Neither side is stupid. One side is simply more dangerous to the states right now.
Prediction Markets Have Stopped Being a Niche Curiosity
A year ago, many people still treated prediction markets like a niche political toy or a novelty for economics nerds. That era has passed.
Weekly trading volume on Kalshi has reportedly topped $1 billion (€920 million). Sports, elections, weather, geopolitics, entertainment, and macroeconomic events are all getting wrapped into tradable contracts. The business is growing too quickly for regulators to dismiss and too visibly for lawmakers to ignore.

That growth creates a wider policy headache. Prediction markets can function as hedging tools, crowd-belief signals, media magnets, and gambling-adjacent entertainment at the same time. That mix makes them hard to classify cleanly and very easy to fight over.
The court’s ruling does not solve that identity problem. The ruling sharpens it. A federal court has added real weight to the “swaps” side of the argument, which means every future fight gets louder.
The industry loves that ambiguity when it helps growth. Critics hate the ambiguity because it is regulatory arbitrage with a polished interface.
Both sides have a point. One side just got a better citation.
TF Summary: What’s Next
The Third Circuit has handed prediction markets a major legal win by ruling that sports-event contracts on a federally licensed platform likely qualify as swaps under the Commodity Exchange Act, placing them under CFTC authority rather than state gambling law. That gives Kalshi stronger protection against state crackdowns and provides the prediction-market industry with a more serious federal shield.
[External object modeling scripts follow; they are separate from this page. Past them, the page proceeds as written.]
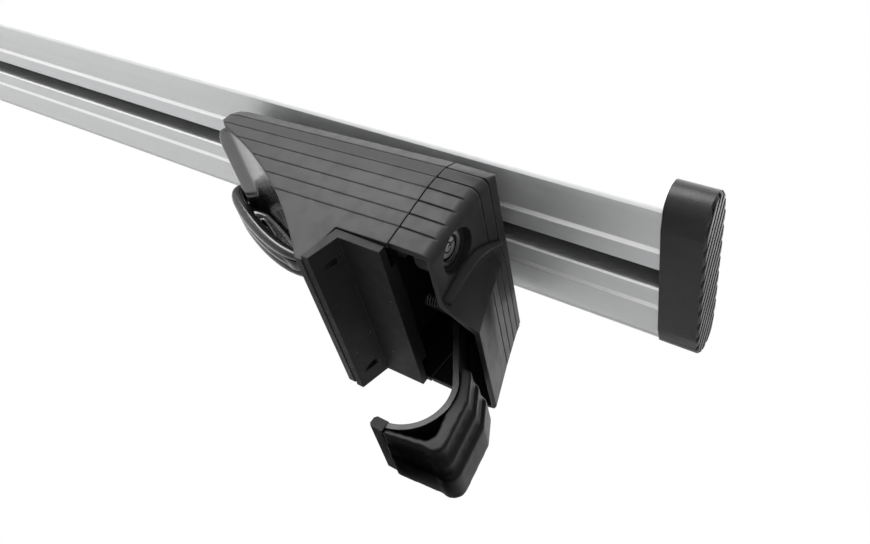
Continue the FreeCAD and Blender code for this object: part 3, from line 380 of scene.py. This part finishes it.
def without_sign(tree, source):
    """The same number without its sign, so that one mask serves both sides."""
    return math_node(tree, "ABSOLUTE", source)


def lighter(colour, factor, lift=0.0):
    """A paler colour, kept within white."""
    return [min(1, part * factor + lift) for part in colour]


def tinted(tree, source, colour, spread):
    """The colour, made a little darker and lighter over the surface by a mask."""
    node = tree.nodes.new("ShaderNodeMix")
    node.data_type = "RGBA"
    node.inputs["A"].default_value = lighter(colour, 1 - spread) + [1]
    node.inputs["B"].default_value = lighter(colour, 1 + spread) + [1]
    tree.links.new(source, node.inputs["Factor"])
    return node.outputs["Result"]


def bump(tree, shader, height, depth, normal):
    """Gives a shader a relief on top of a normal."""
    node = tree.nodes.new("ShaderNodeBump")
    node.inputs["Strength"].default_value = 1.0
    node.inputs["Distance"].default_value = depth
    tree.links.new(height, node.inputs["Height"])
    tree.links.new(normal, node.inputs["Normal"])
    tree.links.new(node.outputs["Normal"], shader.inputs["Normal"])


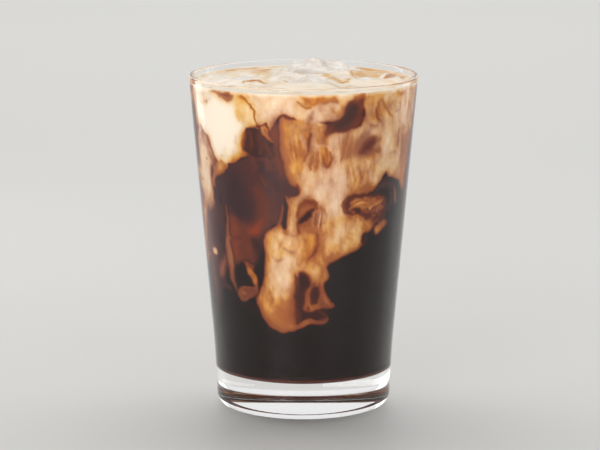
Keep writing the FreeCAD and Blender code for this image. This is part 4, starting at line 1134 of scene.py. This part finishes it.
# each line gives milk, tone and softness before its points
leftLines = [
    (0.62, 0.3, 2.0, [(-92, 97, 2.0), (-95, 88, 1.4), (-93, 80, 1.2), (-97, 71, 0.6)]),
    (0.5, 0.0, 1.6, [(-86, 121, 0.4), (-89.6, 114, 0.7), (-88, 106, 0.6), (-91, 98, 0.6)]),
    (0.55, 0.2, 2.6, [(-97, 128, 1.0), (-93, 120, 1.4), (-94, 111, 0.8)]),
]
rightLines = [
    (0.6, 0.3, 2.0, [(90, 96, 2.0), (93, 88, 1.6), (90, 80, 1.2), (94, 72, 0.6)]),
    (0.48, 0.05, 1.6, [(97, 121, 0.5), (92.6, 114, 0.8), (95, 105, 0.7), (91, 96, 0.5)]),
    (0.58, 0.2, 2.6, [(86, 127, 0.8), (89, 119, 1.4), (88, 111, 0.8)]),
]


def paintSidePlume(wall, turn, outline, milk, tone, lines):
    moved = [(turn + x, z) for x, z in outline]
    area(wall, moved, milk=milk, tone=tone, soft=2.0, flow=90, grain=0.04)
    for milk, tone, soft, line in lines:
        stroke(wall, [(turn + x, z, r) for x, z, r in line], milk=milk, tone=tone, soft=soft)


def paintSides(wall):
    for turn in (0, 360):
        paintSidePlume(wall, turn, leftPlume, 0.74, 0.6, leftLines)
    paintSidePlume(wall, 0, rightPlume, 0.72, 0.5, rightLines)
    paintRimLine(wall, 290)


def makeWallMap(first, last):
    # one half of the wall, from one angle to another
    s = paintSizes
    degrees = np.arange(first, last, s["columnStep"])
    wall = newMap(degrees * s["perDegree"], np.arange(s["lowest"], s["highest"], s["rowStep"]))
    wall["perDegree"] = s["perDegree"]
    plain = wall["a"].copy(), wall["z"].copy()
    if first > 0:
        turnToBack(wall, np.broadcast_to(degrees, wall["a"].shape))
    for swirl in swirls:
        curl(wall, *swirl)
    paintWall(wall)
    bent = wall["a"], wall["z"]
    wall["a"], wall["z"] = plain
    for swirl in sideSwirls:
        curl(wall, *swirl)
    paintSides(wall)
    wall["a"], wall["z"] = bent
    addFringes(wall)
    addClouding(wall)
    addFibres(wall)
    return wall


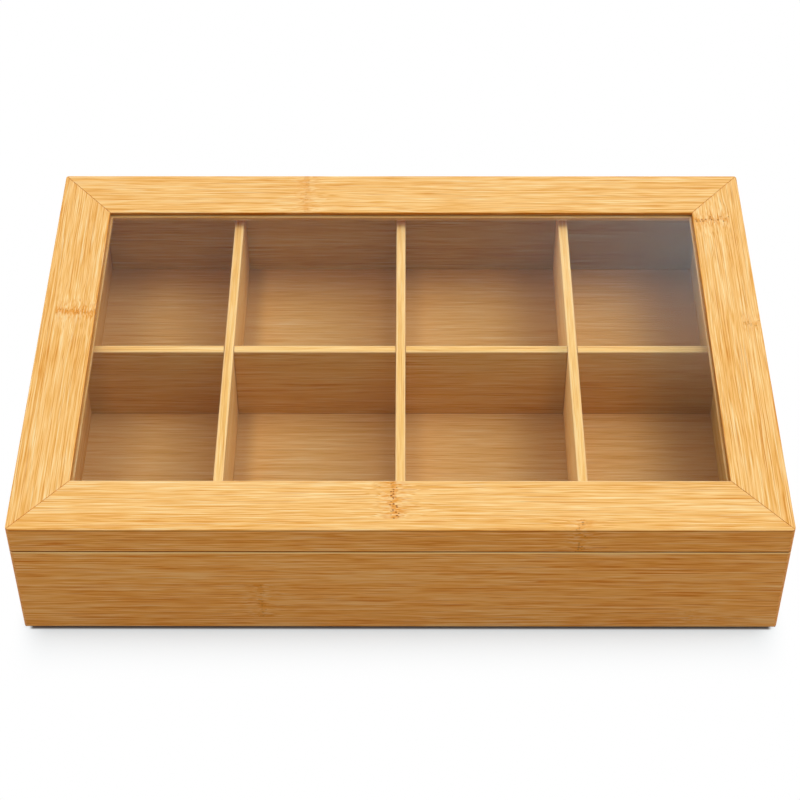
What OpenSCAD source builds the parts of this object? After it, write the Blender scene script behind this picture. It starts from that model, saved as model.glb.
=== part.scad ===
// Bamboo tea bag box: mitred walls, eight compartments and a hinged lid with a clear window.
// Lengths are in millimetres and angles in degrees. The origin is under the middle of the box, on the
// surface that it stands on. +X points right as seen from the front, +Y to the hinges, +Z up.

/* [Body] */
// Overall width, left to right
box_w = 340; // [300:1:400]
// Overall depth, front to back
box_d = 237; // [210:1:290]
// Height of the walls, from their lower edge to the seam under the lid
body_h = 53; // [44:0.5:75]
// Thickness of the left and right walls
side_wall_t = 20; // [15:0.5:20.5]
// Thickness of the front and back walls
end_wall_t = 15; // [14:0.5:20]
// Radius of the upright outer corners of body and lid
corner_r = 2; // [1:0.1:4]
// Radius along the lower outer edge of the walls
base_edge_r = 1.4; // [0.6:0.1:2.4]
// Bevel along the seam, on the body's upper outer edge
seam_bevel = 0.5; // [0.2:0.1:0.8]

/* [Floor] */
// Thickness of the floor panel
floor_t = 8; // [5:0.5:10]
// Height of the floor panel's underside above the walls' lower edge
floor_recess = 9; // [4:0.5:9]
// Depth of the groove that holds the floor panel in the walls
floor_groove = 6; // [3:0.5:7]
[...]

At the same time, the dissent argued the products are functionally sportsbook wagers, and Congress is already floating legislation to shut the backdoor.
MY FORECAST: Prediction markets will keep growing, but the political pressure will rise just as fast. More states will complain. More courts will get dragged in. More lawmakers will try to narrow the definition of swaps or wall off sports and casino-style contracts from federal market treatment. The industry won a valuable round. The uglier war over who owns the word “bet” has barely started.